Вот почему, между прочим, не разменивался на статьи, а написал большую книгу. Сразу большую книгу. И в дальнейшем план — создать их целую серию. Но именно больших книг, которые сразу обращали бы внимание, заставляли бы серьезно считаться, жили бы долго, не были бы подобны статьям-однодневкам… Знаю, что в статьях — живая жизнь момента, что по ним, по статьям, живут, ими руководствуются, их качество общественнополезное — несомненно и именно для практической, повседневной жизни. Полезны и книги. Но не так, не злободневно, не такому огромному количеству читателей и не по вопросам злободневной борьбы (это куда как редко!).
Большая книга — выраженная вовне самоудовлетворенность. Поэтому писание только больших книг — признак отрыва от живой жизни. Знаю. И все-таки пишу. Когда напишу 3–4, тогда приостановлюсь, лишь тогда, когда себя зарекомендую, когда будет фундамент… На «Чапаева» смотрю как на первый кирпич для фундамента. Из камней он — первый. А песчинки были — это тоже необходимо, утрамбовать надо было ими, чтобы кирпич положить, «Чапаева». Из песчинок — и «Красный десант». Роль этих маленьких, предварительных работ (очерки, заметки, воспоминания) была подготовительная: заявить кому надо, что я умею писать, пусть это знают и пусть не откажутся взять «Чапаева», настоящую работу, когда она будет готова.

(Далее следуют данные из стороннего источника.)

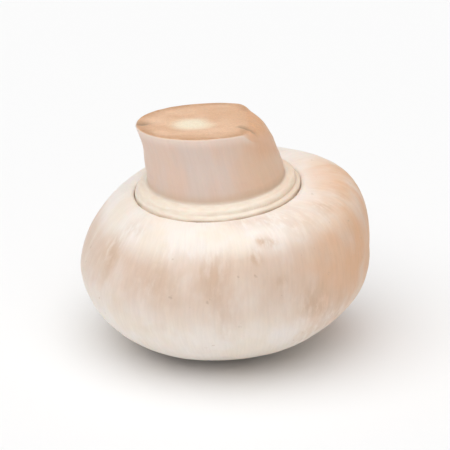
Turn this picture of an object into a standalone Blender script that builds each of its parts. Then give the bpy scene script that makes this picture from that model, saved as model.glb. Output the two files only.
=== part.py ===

И вот пришло время, когда можно спокойно класть кирпич за кирпичом, — к чему же мне эта мелочная, розничная камарилья, с разною рыбешкой? Не нужна. И я ее — в сторону. Когда кто-нибудь просит… (а уже и просят!) дать очерк, заметку, статью — отказываюсь: некогда!
И в самом деле — готовлюсь ко второй работе, это, верно, будут «Таманцы», про которых говорил с Ковтюхом*. Засяду. Буду поглощен…
18 марта
Позвонил в Истпарт: что слышно?
— У нас уже на руках, торопитесь.
Я сорвался, помчался. Вхожу с замираньем. Увидел, поражен не был, даже охладился, ибо обложка бледна показалась. Тут же скоро случился Лепешинский, улыбается доброй старческой улыбкой, жмет руку:
— Хорошо. Очень хорошо. Это одно из лучших наших изданий… Особенно в таком роде — в таком роде еще не бывало. Это ново. Читать нельзя иных мест без волнения. Очень, очень хорошо… Успех будет большой, распространяется быстро… Хорошо. Очень хорошо.
Меня эти речи старейшего большевика-литератора взволновали и обрадовали.
— Пантелеймон Николаевич, я хотел бы вам книжку на память и надпись на ней.
— Очень, очень рад буду. Ну-ка, сейчас же давайте-ка, сразу.
И он искренне, радостно засуетился. Книга скоро была у меня в руках. Написал: «Уважаемому Пантелеймону Николаевичу Лепешинскому, чья рука по-дружески, бережно, любовно прошлась по „Чапаеву“ и устранила добрую половину его недостатков. Этой помощи никогда не забуду».
Он с влажными глазами, торопясь, когда уже прочитал и снова вышел ко мне:
— Это напрасно… Слишком… Очень уж вы…
А я ему так благодарен, так благодарен, ведь это он посоветовал создать «Чапаева»; все первые мысли, первые разговоры были только с ним одним. Спасибо. Очень спасибо. Взял я книгу, бегом до дому. Торжествовали с Наей вместе. Рад я, конечно, высокоторжественно. Надежд много.
Теперь — теперь за «Мятеж». Лепешинский, который, видимо, намерен теперь держаться за меня как сотрудника (так показалось по его отношению), обещал выписать из Турктрибунала все «мятежные» материалы. Отлично. А я с своей стороны напишу в Турккомиссию — там Любимов. Займусь этим делом солидно. На год, на полтора. А в промежутках думаю рассыпаться очерками: ведь так много и материала, и мыслей, и чувств. Взволнован. Хочу писать, писать, писать.